The road form is the biggest problem here. Northampton have lost 14 of 21 away league matches and haven’t won in 12 overall. That’s the kind of run that tends to snowball when you travel to a place like Kenilworth Road, where the crowd gets involved quickly and the home side usually plays with a bit of bite. Can Northampton ride that out for 90 minutes? On current evidence, not really.
Recent meetings lean Luton’s way. They beat Northampton 2-1 in the Football League Trophy on 4 March 2026, and they also won 1-0 away in League One on 25 October 2025. Go back a little further and the rivalry has thrown up some lively afternoons, including a 3-4 Luton defeat in 2015, but the present-day trend is far more one-sided.
Luton have won four of the last eight recorded meetings, and Northampton haven’t kept a clean sheet in any of the last four. The recent clashes have also had a decent goal count, with five of the last seven going over 2.5 goals. That fits the current profile here. Luton look the better attacking side, and Northampton rarely shut anyone out for long.
We’re backing Over 2.5 Goals at 8/13 here, and it looks like the strongest angle on the card. Luton’s home matches have enough tempo to them, Northampton’s away record is full of defensive holes, and both recent head-to-heads finished with Luton on top and at least three goals in the March Trophy meeting. You’d expect the hosts to create chances. You’d also expect Northampton to nick something at some point, even if only through persistence.

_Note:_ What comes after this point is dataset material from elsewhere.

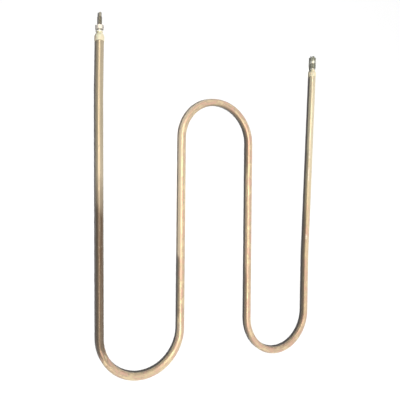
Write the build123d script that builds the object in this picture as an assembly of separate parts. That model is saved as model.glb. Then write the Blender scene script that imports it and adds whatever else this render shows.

A 2-1 Luton win feels the most natural scoreline. It matches the xG projection well enough, but more importantly it fits the shape of both teams right now: Luton are good for two at home, Northampton are too loose not to allow openings, and the visitors can still get on the scoresheet even in defeat. If you wanted a more conservative play, Luton to win and over 1.5 goals wouldn’t be far behind, but Over 2.5 is the cleaner bet.